How to calculate churn
Calculating churn is a fundamental step in gauging the health of your customer base. The formula is straightforward:
Churn rate = (Number of churned customers/Total number of customers at the start of the period) x 100
This formula provides a percentage that represents the proportion of customers who have ended their relationship with your business during a specific timeframe. To illustrate, if you started with 500 customers and 25 of them churned, the churn rate would be: 25/500 × 100 = 5, meaning a 5% churn rate.
Why customer churn matters
Churn tells a story about your customer journey beyond the numbers, and often shows how well your company is doing at keeping its customers happy. Let’s look into why churn matters and how it can give us down-to-earth insights into the health of our business.
Churn means lost revenue
Simply put, fewer customers translate to less revenue. A high churn rate indicates a leakage in your revenue stream. Each customer who churns represents a missed opportunity for sustained income. The financial impact extends beyond the immediate loss to the potential for recurring transactions and the cumulative value a loyal customer brings over time.
Harder to get investor interest
When making investment decisions, investors look for both current success and a promise of sustained growth into the future. Your churn rate serves as a test for this potential, with a high churn rate raising red flags for a lack of long-term viability. When looking for investment, a high churn rate goes beyond an internal assessment metric to become a determining factor for external stakeholders.
High churn points to customer dissatisfaction
A consistently high churn rate can be a noticeable sign of customer dissatisfaction. It is important to recognise the root causes in order to implement effective solutions.
It might be that you are misunderstanding your audience, providing poor customer service, or that there is a misalignment of expectations between the product and the customer. Churn becomes a feedback loop, reflecting the need for continuous improvement and adaptation to meet customer needs.
More costly to get new customers than keep an existing one
Acquiring new customers is costly. Marketing expenses, outreach efforts, and the resources you have to invest into onboarding can quickly add up. Retaining existing customers is usually a more cost-effective strategy than focusing solely on gaining new ones.
Recognising that it is more financially effective to retain customers highlights the value of preserving the relationship with your existing customers and the significance of making churn reduction a business imperative.
What is a good churn rate?
Determining what a ‘good’ churn rate is depends on several factors, such as industry, business age, and customer type. Understanding what constitutes a tolerable churn rate requires you to think through various factors, including your customer acquisition cost, the lifetime value of a customer, and industry comparisons.
Per Hubspot, SaaS (Software as a Service) companies focusing on smaller businesses may anticipate a monthly churn rate of 3-5%, while those serving enterprises could experience a remarkably low 1% churn. New SaaS ventures can reach sky-high churn rates of up to 15% in their initial twelve months on the market.
In practice, this means that if, for example, you are a rapidly scaling startup, you might accept a higher churn rate initially as you are still finding product-market fit and focusing on marketing and expansion. Meanwhile, a mature business may prioritise minimal churn and prefer to focus on retaining loyalty among their existing customer base. As a company, you should consider regularly revisiting your benchmarks as your business develops.

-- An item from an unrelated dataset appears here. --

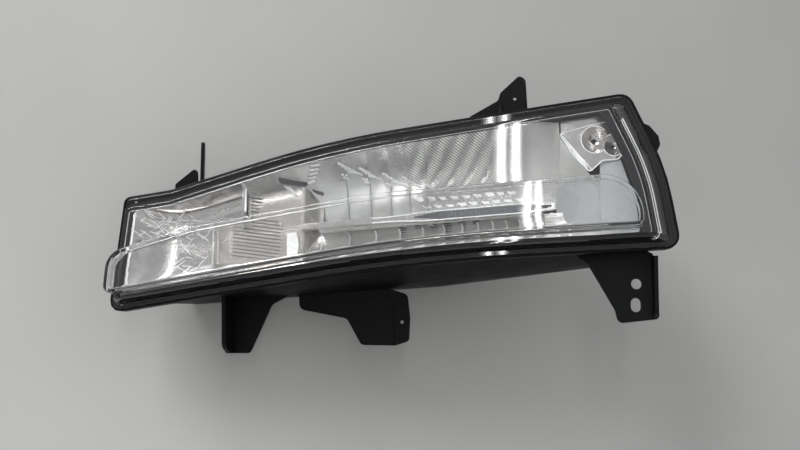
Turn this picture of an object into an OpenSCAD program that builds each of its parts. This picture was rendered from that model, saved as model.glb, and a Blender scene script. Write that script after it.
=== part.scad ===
// Daytime running light: a long clear lens with a raised band, glued into a moulded housing
// X runs towards the outer end of the lamp, Z is up and the lens faces -Y
// The origin is the round fixing hole of the lower outer bracket

/* [Lens outline] */
// Left end of the flange, measured from the middle of the lamp
left_reach = 198; // [192:1:206]
// Right end of the flange, measured from the middle of the lamp
right_reach = 184.5; // [180:1:192]
// Height of the top left corner above the lamp's centre line
left_top = 21.5; // [18:0.5:25]
// Height of the top right corner above the lamp's centre line
right_top = 89.5; // [86:0.5:93]
// Depth of the bottom left corner below the lamp's centre line
left_drop = 57.5; // [54:0.5:61]
// Depth of the bottom right corner below the lamp's centre line
right_drop = 15.4; // [13:0.2:18]
// Sweep-back of the right end behind the left end
bow_rise = 18; // [10:1:24]

/* [Lens] */
// Wall of the clear lens
lens_t = 2.4; // [2:0.1:3]
// Height of the lens face above the flange at the left end
face_h = 9; // [7:0.5:11]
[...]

Strategies to prevent churn
Retaining customers requires continuous effort and smart strategising. We will walk you through some vital actions you can take to prevent churn and improve customer loyalty.
Customer research – unveiling insights for improvement
To strengthen your customer relationships, it is necessary to do a deep dive into your customers’ experience with your company and your product. Carrying out thorough customer research through surveys, calls, and continuous follow-up will reveal valuable insights that will help you understand the reasons behind churn.
You can also consider utilising Net Promoter Scores (NPS) to discern trends among your customer base. Using NPS surveys can help you identify customers who are potential churn risks, as lowered scores point to customer dissatisfaction.
Proactively addressing customer concerns based on research can both prevent churn and take your business closer to customer-centric excellence.
Educate customers to nurture long-term engagement
Empower your customers with the knowledge they need to get the maximum value they can from your products. Be a guiding presence throughout their journey, from onboarding to long-term, ongoing usage.
Proactive engagement, including updates on new features and functionalities, can give your customers a sense that your company is always in a state of continual improvement and relevance to their needs.
Reward loyal customers
Acknowledging and rewarding loyalty can be a powerful strategy to stop customers from going over to your competitors. You can develop incentive programs that encourage repeat business, whether that is through exclusive offers, discounts, or personalised perks.
By recognising and celebrating customer loyalty, you improve retention and create brand advocates that will expand your positive reputation.
Provide good support
Exceptional customer support is a key part of the battle against churn. Responsive, empathetic assistance builds trust and loyalty. Establish robust support channels, ensuring prompt resolution of queries and concerns.
By consistently delivering a superior support experience, you help retain existing customers and lay a foundation for positive word-of-mouth, which helps create brand ambassadors who can drive new customers to your business.
Stop involuntary churn
Involuntary churn can silently reduce your customer base, so taking charge and acting proactively to prevent it is important. You can do this by reviewing your billing and payment process. Ensure you send timely billing reminders to customers and inform them of any updates they need to make to their payment information.
Taking a proactive approach prevents involuntary churn and highlights your commitment to transparency and customer well-being. By thinking ahead and addressing potential issues, you create a seamless customer experience that minimises disruptions and reinforces long-term relationships.
Safeguarding success, boosting revenue
As a customer retention metric, churn is a mirror that reflects the strength of your customer relationships. By implementing strategies that resonate with your unique business dynamics, you light a path towards preserving and elevating your customer base, and help take your business towards a future of sustained growth and heightened revenue.